» **EXERCISE PROMPT**:
Extract all lines from the data beneath that include the word "follow".

>>>

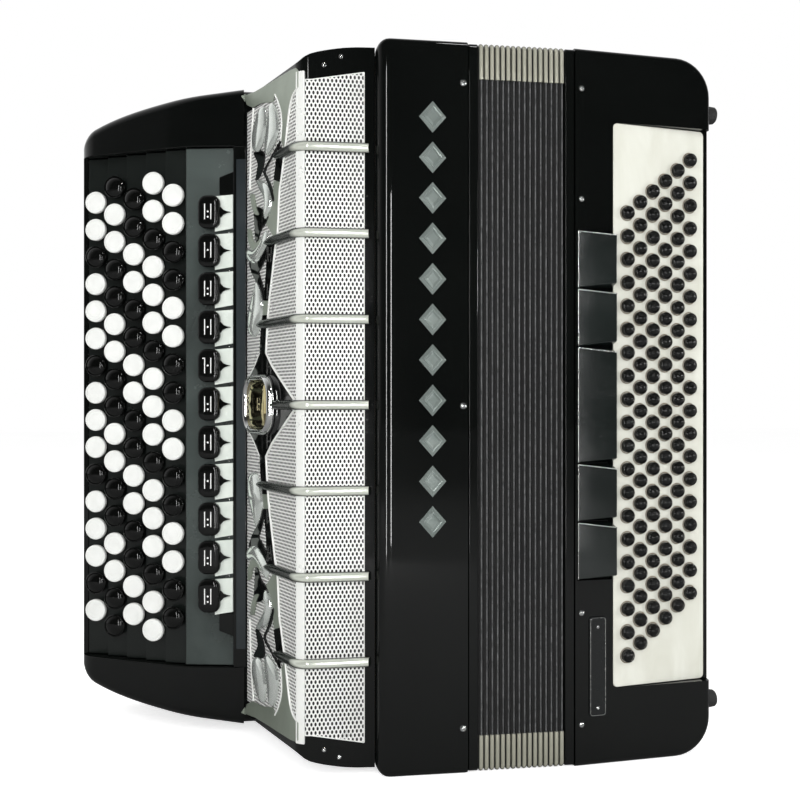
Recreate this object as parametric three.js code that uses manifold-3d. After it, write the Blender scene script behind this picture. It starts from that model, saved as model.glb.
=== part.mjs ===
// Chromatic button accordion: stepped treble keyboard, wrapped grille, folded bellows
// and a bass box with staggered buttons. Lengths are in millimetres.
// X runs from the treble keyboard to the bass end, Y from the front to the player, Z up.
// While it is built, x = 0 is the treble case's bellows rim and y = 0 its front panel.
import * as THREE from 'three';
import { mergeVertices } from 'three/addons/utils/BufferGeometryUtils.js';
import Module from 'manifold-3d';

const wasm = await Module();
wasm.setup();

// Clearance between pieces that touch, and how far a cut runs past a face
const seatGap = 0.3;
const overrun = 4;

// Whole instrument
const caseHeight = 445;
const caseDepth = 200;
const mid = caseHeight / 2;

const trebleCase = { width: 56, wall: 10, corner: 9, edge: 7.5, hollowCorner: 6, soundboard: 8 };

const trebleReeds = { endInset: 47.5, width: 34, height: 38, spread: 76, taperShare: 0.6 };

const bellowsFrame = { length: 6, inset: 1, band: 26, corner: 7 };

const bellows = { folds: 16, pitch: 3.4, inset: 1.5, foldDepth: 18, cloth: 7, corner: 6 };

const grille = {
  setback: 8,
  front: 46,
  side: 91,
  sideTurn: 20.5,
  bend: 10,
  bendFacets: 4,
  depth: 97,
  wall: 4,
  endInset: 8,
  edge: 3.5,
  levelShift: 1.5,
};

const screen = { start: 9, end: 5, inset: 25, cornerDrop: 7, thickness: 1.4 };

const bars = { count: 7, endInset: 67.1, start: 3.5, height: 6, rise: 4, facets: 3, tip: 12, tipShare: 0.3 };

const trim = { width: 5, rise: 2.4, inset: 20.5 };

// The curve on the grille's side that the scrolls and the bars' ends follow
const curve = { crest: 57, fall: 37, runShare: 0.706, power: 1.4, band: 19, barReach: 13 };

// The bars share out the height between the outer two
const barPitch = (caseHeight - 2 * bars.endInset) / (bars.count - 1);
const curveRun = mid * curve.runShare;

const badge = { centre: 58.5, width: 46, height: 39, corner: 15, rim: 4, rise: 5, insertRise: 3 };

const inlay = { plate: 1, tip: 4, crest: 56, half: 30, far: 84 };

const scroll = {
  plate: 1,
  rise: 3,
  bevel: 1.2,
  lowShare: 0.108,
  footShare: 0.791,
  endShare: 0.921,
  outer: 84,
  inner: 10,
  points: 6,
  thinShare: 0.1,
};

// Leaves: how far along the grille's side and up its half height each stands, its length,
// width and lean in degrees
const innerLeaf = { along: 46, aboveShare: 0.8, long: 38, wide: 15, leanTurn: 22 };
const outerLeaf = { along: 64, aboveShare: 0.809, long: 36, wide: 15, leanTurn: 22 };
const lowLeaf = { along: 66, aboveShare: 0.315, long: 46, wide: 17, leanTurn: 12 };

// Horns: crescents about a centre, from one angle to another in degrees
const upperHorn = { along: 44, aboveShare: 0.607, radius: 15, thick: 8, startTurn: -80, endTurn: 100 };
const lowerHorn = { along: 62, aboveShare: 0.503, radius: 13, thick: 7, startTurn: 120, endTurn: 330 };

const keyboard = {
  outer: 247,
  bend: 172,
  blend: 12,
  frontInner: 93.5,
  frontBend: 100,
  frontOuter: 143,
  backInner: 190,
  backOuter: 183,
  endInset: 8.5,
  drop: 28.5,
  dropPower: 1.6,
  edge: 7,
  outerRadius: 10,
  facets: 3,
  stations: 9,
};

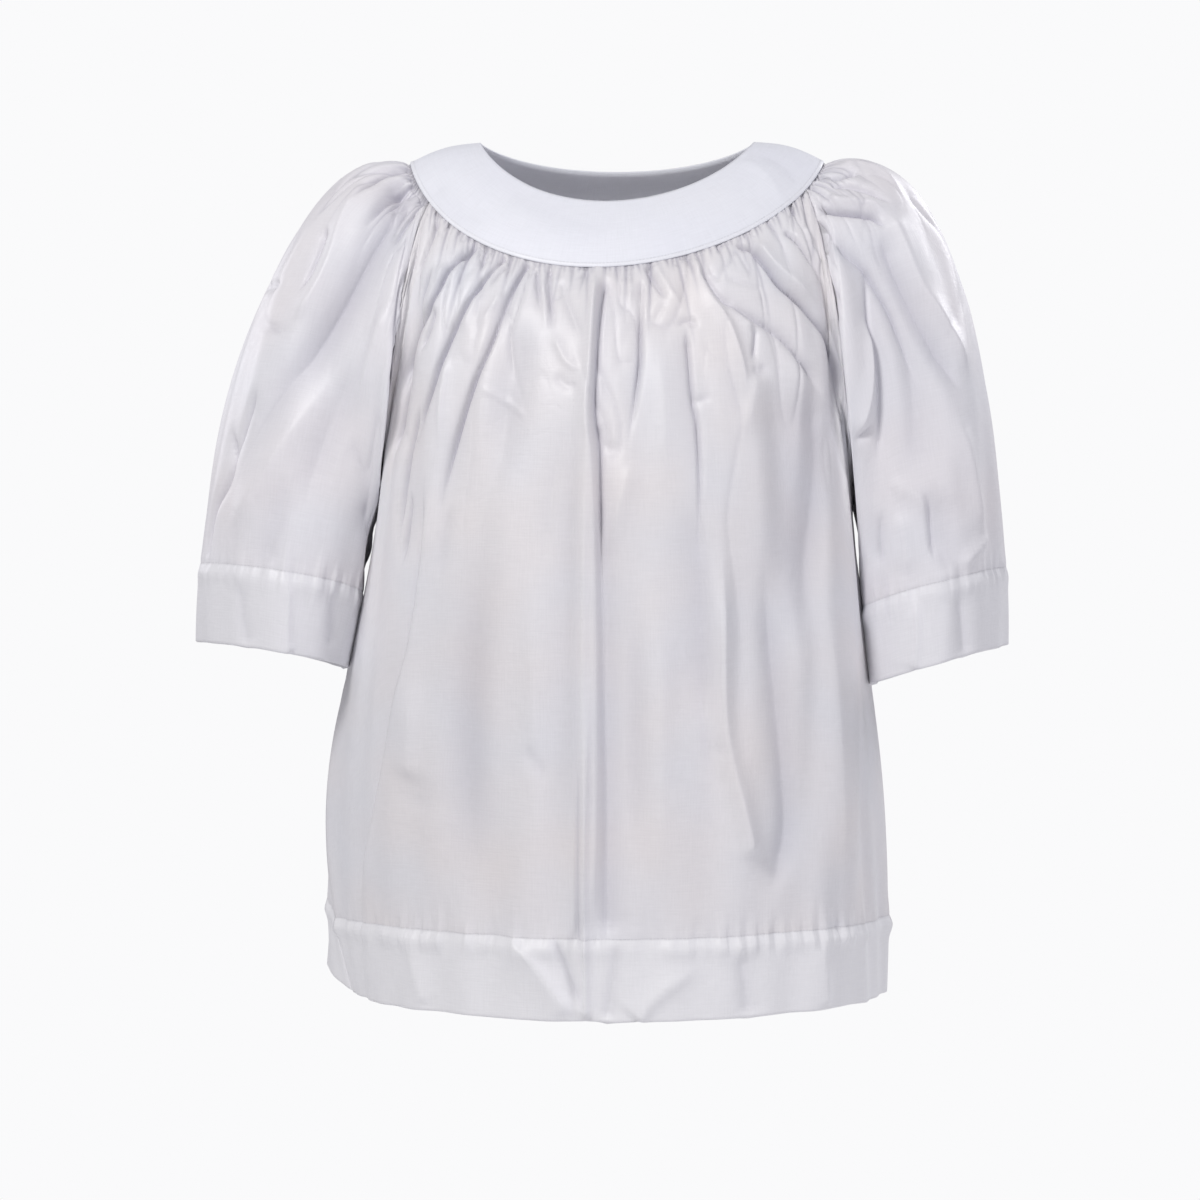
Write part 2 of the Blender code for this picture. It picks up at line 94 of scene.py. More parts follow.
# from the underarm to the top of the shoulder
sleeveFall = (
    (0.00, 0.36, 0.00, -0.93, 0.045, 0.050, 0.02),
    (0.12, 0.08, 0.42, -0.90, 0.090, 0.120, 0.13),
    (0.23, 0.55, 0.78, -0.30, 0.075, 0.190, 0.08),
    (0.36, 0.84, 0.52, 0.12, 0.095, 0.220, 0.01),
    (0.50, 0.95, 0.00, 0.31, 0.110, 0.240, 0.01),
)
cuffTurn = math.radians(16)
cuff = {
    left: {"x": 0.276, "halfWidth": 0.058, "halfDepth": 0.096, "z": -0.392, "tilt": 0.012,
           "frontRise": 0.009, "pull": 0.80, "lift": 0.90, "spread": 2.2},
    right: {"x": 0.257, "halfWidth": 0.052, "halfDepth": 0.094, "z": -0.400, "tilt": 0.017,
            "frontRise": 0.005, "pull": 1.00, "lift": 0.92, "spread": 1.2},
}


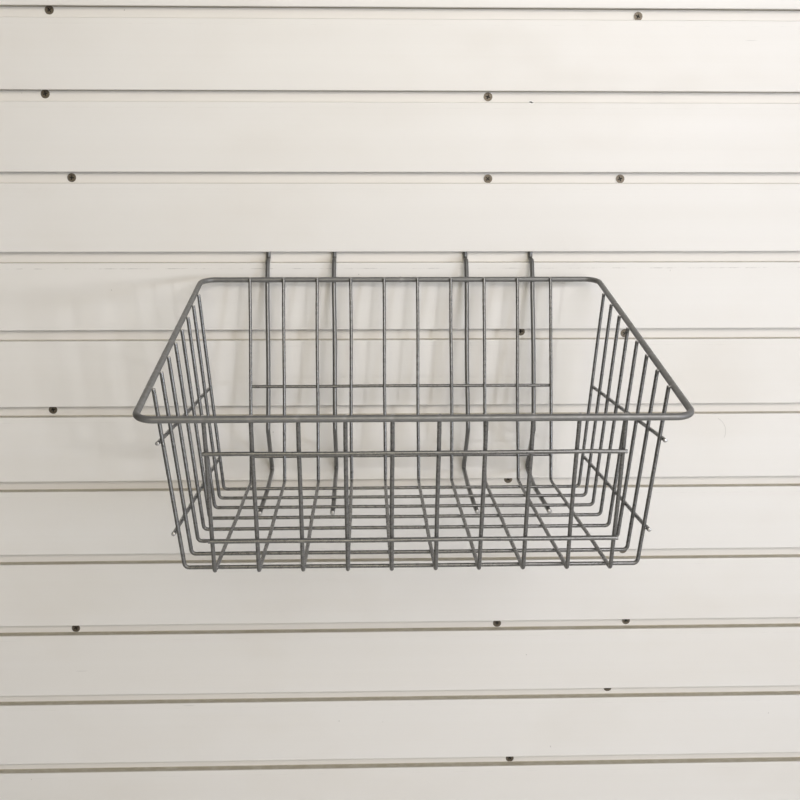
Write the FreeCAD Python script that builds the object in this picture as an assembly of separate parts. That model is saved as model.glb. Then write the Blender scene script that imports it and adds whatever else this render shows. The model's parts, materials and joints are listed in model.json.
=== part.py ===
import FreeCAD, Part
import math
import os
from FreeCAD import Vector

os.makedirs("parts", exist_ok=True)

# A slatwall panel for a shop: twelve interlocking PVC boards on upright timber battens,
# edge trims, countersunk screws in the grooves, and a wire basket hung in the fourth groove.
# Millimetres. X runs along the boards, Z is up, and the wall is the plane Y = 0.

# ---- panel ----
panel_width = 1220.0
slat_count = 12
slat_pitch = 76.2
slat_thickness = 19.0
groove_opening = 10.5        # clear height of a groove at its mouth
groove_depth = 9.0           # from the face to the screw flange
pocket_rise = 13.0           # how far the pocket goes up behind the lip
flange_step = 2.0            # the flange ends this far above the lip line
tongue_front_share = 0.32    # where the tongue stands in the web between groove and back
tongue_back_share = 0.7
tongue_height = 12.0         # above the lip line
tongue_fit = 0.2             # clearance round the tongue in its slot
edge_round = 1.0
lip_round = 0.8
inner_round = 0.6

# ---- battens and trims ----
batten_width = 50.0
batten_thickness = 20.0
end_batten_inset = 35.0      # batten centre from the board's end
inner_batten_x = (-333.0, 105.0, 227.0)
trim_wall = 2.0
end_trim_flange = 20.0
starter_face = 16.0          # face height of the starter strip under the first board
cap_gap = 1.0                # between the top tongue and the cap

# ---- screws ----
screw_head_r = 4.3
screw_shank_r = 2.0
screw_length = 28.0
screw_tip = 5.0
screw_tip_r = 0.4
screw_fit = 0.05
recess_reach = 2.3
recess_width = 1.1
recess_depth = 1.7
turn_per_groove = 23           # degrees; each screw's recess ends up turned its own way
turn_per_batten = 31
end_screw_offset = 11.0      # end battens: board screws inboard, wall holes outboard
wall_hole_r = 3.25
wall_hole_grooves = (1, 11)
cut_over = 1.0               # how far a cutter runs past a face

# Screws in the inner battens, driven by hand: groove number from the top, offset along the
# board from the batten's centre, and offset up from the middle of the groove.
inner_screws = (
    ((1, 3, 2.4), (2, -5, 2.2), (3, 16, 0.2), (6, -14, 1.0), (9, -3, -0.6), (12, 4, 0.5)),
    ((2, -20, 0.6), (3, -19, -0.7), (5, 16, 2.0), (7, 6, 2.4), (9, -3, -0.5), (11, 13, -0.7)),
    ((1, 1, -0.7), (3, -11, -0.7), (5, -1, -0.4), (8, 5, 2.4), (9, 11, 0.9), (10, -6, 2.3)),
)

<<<

» **RESULT**:
// The curve on the grille's side that the scrolls and the bars' ends follow
Write part 2 of the Blender code for this picture. It picks up at line 94 of scene.py. More parts follow.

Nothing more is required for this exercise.